Looking at nature we see symmetric arrangements in flower petals, simple spirals in snail shells, repeating branching patterns in fern leaves and lung structures, and regular arrangements of proteins in many biomolecules. But why are these symmetric and regular structures so common in biology? There may be some functional advantages to these types of shapes, but their ubiquity also hints at a more general cause. 

 

Adopting an information perspective, in a recent paper we reported that because simple, regular, and repetitive shapes require less specific information, genomic programs for these shapes should be easier to `find’ via random mutation during evolution. In other words, random mutations are more likely to chance upon a short genomic program than a long one. 

 

As an example, consider the problem of making a protein capsid (cage or shell) to house a virus. The capsid could, in principle, be constructed in a wide variety of different shapes. However, not all shapes impose equal information requirements on the genome: simple, repeating, or symmetric shapes can be encoded efficiently in the genome by reusing the same building blocks again and again. Complex, irregular shapes require specifying many different blocks and bonding interfaces. The highly symmetric icosahedral shape (having 20 triangular faces) that viral capsids often adopt solves the problem of housing a virus in an information-efficient way. We argued that this type of efficiency means that simple geometries like the icosahedral capsid are more likely to appear in evolution. 

 

This intuitive argument provided a good starting point for thinking about the evolution of simplicity, but to form a general theory and extrapolate to other biological cases we needed a formal framework and some equations. 

 

A precise notion of complexity is described in a field of theoretical computer science known as algorithmic information theory (AIT). In AIT the quantity known as Kolmogorov complexity, K(x), quantifies complexity in terms of the compressibility of a pattern. For example, the pattern x=010101…0101 is highly compressible, and is therefore considered simple.  The random string y=010001101011001011000111, for example, is not compressible and therefore is deemed complex. 

 

A result from AIT says that, in a very abstract and general way, random programs are biased towards producing simple outputs. Put differently, this says that the vast majority of programs will produce simple output patterns. Directly applying this AIT result to biology is not possible for several reasons. Despite this, there remains a compelling analogy between (a) a computer running a program to generate some output, and (b) a DNA program producing some biological shape via development. Hence, we surmised that something like a bias towards simple outputs (shapes, arrangements, etc.) in biology may well remain. 

 

In a separate article we presented a practically applicable complexity-probability equation, based on the aforementioned AIT result. Our equation applies to a wide class of input-output maps.
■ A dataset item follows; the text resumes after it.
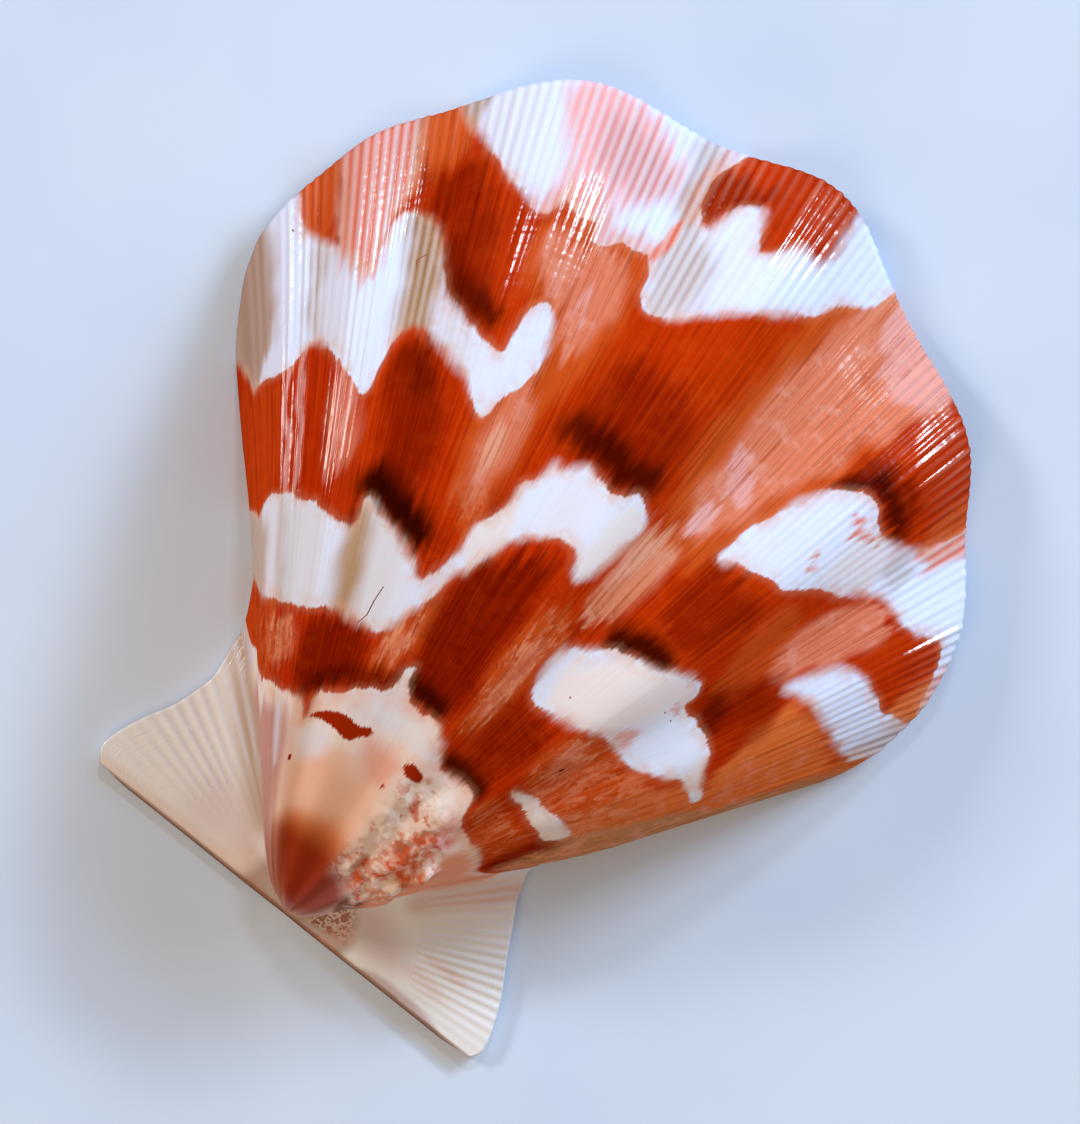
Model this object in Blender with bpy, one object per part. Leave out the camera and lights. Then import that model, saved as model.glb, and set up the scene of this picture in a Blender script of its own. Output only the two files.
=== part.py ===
"""One valve of a scallop, lying convex side up on its ears and its margin.

The hinge line runs along X, the valve grows towards +Y from the beak in the middle of that line,
and its domed outer side faces +Z. The valve is modelled with the beak at x = y = 0 and moved at
the end, so that the origin is at the middle of its base.

A shell's outer side follows from its margin: each earlier stage of growth is a smaller copy of
the margin, turned up about the hinge line. Folds, riblets and ribs belong to the margin curve,
so they run back to the beak with it.
"""

import bmesh
import bpy
import numpy as np

MM = 0.001

# Lengths down to ROUGHNESS are in millimetres. Angles are in degrees, about the beak and from the
# midline, positive towards +X.

# The disc's margin is a circle, and DISC_BULGE says how far outside it the margin runs:
# (angle, distance).
DISC_CENTRE = (-1.6, 22.7)
DISC_RADIUS = 19.2
DISC_BULGE = [
    (-42.6, -0.8),
    (-41, 0.0),
    (-26, 0.5),
    (-20, 0.6),
    (-10, -0.4),
    (0, 0.2),
    (10, -0.7),
    (20, -0.15),
    (33, 0.1),
    (36.5, -0.8),
]

# The disc's steep sides, from the notch above each ear to the shoulder: (distance, angle).
LEFT_FLANK = [(13.2, -48), (14.6, -45.6), (17, -43.7), (22, -44.2), (25.5, -44.1), (30, -42.6)]
RIGHT_FLANK = [(11.4, 42), (13, 39.6), (17, 38.3), (22, 38.2), (25.7, 37.9), (28.7, 36.5)]

# The ears' free edges, from the tip on the hinge line to the notch: (angle, distance).
LEFT_EAR = [(-90, 11.1), (-86, 11.6), (-76.5, 11.3), (-67, 11.0), (-57.5, 11.35), (-48, 13.2)]
RIGHT_EAR = [(90, 10.9), (87, 11.25), (76, 10.9), (62, 10.5), (50, 10.7), (42, 11.4)]

# How fast earlier stages turn up about the hinge. BEAK_STAGE stops the turn at the beak, which
# keeps it over the hinge line, and the ears turn up less than the disc. The turn draws earlier
# stages in towards the hinge line by SPLAY of its full effect.
CURL = 0.75
BEAK_STAGE = 0.12
EAR_CURL = 0.3
SPLAY = 0.85

# The side at +X is narrower at the umbo: by what share, the angles between which that begins, and
# the stages over which it comes and goes.
TUCK = 0.24
TUCK_ANGLES = (5, 30)
TUCK_COMES = (0.0, 0.12)
TUCK_GOES = (0.2, 0.6)

# The disc's broad folds: (angle, share of FOLD_HEIGHT). A fold's crest also reaches further out.
FOLD_HEIGHT = 1.5
FOLD_REACH = 0.012
FOLDS = [
    (-42.6, 0.0),
    (-39, 0.55),
    (-36.5, 0.35),
    (-33, 0.85),
    (-27.5, 0.0),
    (-20, 1.0),
    (-8.5, 0.0),
    (-2, 0.95),
    (5.5, 0.0),
    (16, 1.0),
    (22.5, 0.05),
    (29, 0.8),
    (36.5, 0.0),
]

# Riblets of the disc and ribs of the ears, each two mesh columns wide: a groove and a crest. They
# are smooth at the beak and rise over a range of stages.
RIBLETS = 112
RIBLET_HEIGHT = 0.16
RIBLETS_RISE = (0.3, 1.0)
EAR_RIBS = 12
EAR_RIB_HEIGHT = 0.22
EAR_RIBS_RISE = (0.1, 0.7)
FLANK_COLUMNS = 8

# How far in from an ear's tip something changes: the notch is at 1, the shoulder at 2, and the
# disc's middle at DISC_MIDDLE.
DISC_MIDDLE = 7
EAR_ENDS = (0.6, 1.3)
EAR_RIBS_END = (0.7, 0.95)
FLANK_BEGINS = (1.0, 1.35)
FLANK_ENDS = (1.6, 2.0)
LIP_ENDS = (0.0, 0.25)
THINNING_ENDS = (1.2, 3.0)

# Chalky lumps where the umbo's side is worn: (angle, stage, height).
LUMPS = [
    (16, 0.20, 0.35),
    (27, 0.25, 0.45),
    (36, 0.21, 0.35),
    (24, 0.16, 0.30),
    (40, 0.28, 0.25),
    (10, 0.27, 0.20),
]
LUMP_ANGLE = 5.0
LUMP_STAGE = 0.022

# Thickness at the rim and in the wall, and the stages over which the wall thickens and thins.
RIM = 0.6
WALL = 1.0
WALL_THICKENS = (0.2, 0.6)
WALL_THINS = (0.8, 1.0)

# How much thinner the flanks are near the umbo, and the stages over which that goes.
FLANK_THINNING = 0.7
THINNING_GOES = (0.3, 0.65)

# How far the hinge's lower edge stands out behind, and the stages over which that goes.
HINGE_LIP = 0.35
LIP_GOES = (0.85, 1.0)

# The stage at which the cavity's back wall starts, and how fast the back wall narrows. The rest
# are shares of that stage: the flat hinge plate, and where the ligament's pit comes and goes.
CAVITY_STAGE = 0.28
NARROWING = 1.25
HINGE_PLATE = 0.2
PIT_COMES = (0.05, 0.2)
PIT_GOES = (0.3, 0.5)
PIT_ANGLES = (16, 26)
PIT_DEPTH = 0.6

# The difference in stage over which the outer side's slope is taken.
STAGE_STEP = 0.002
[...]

It states that if inputs (like gene sequences or model parameters) are randomly sampled, high probability patterns must be simple, while complex patterns must have low probability. But some simple patterns can have low probability. We called this phenomenon simplicity bias. 

 

Armed with some intuitive arguments and the simplicity bias equation, we could now test this general theory of simplicity bias in biology. We investigated naturally occurring protein complexes (self-assembled multi-protein structures) obtained from a protein database, natural non-coding RNA structures, a detailed mathematical model of the yeast cell cycle, and a lattice tile self-assembly system. In each case, high frequency shapes were simple, and complex shapes were far less likely. Moreover, the natural data frequencies were well described by our equation. 

 

It is quite striking that such abstract mathematical equations based on information theory can make predictions about the `messy’ world of biology; after all, many different factors contribute to the frequencies of shapes in nature, including functional aspects and effects of natural selection. AIT suggests that different shapes and patterns have, in a sense, `intrinsic’ probabilities, and it seems that these probabilities are discernable in the natural world. 

 

Of course, we did not claim that all of biology is simple. In fact, paradoxically, in our paper we also proposed that simplicity bias can support the emergence of complexity at a higher, organism level. For example, simple shapes are often more modular and robust to genetic mutations, and simple traits require less genomic encoding, allowing for multiple functions to be encoded within a single genome, thus allowing for complex organisms. 

 

Our current work continues to explore other aspects of evolution, biology, and other natural sciences through the lens of information theory arguments.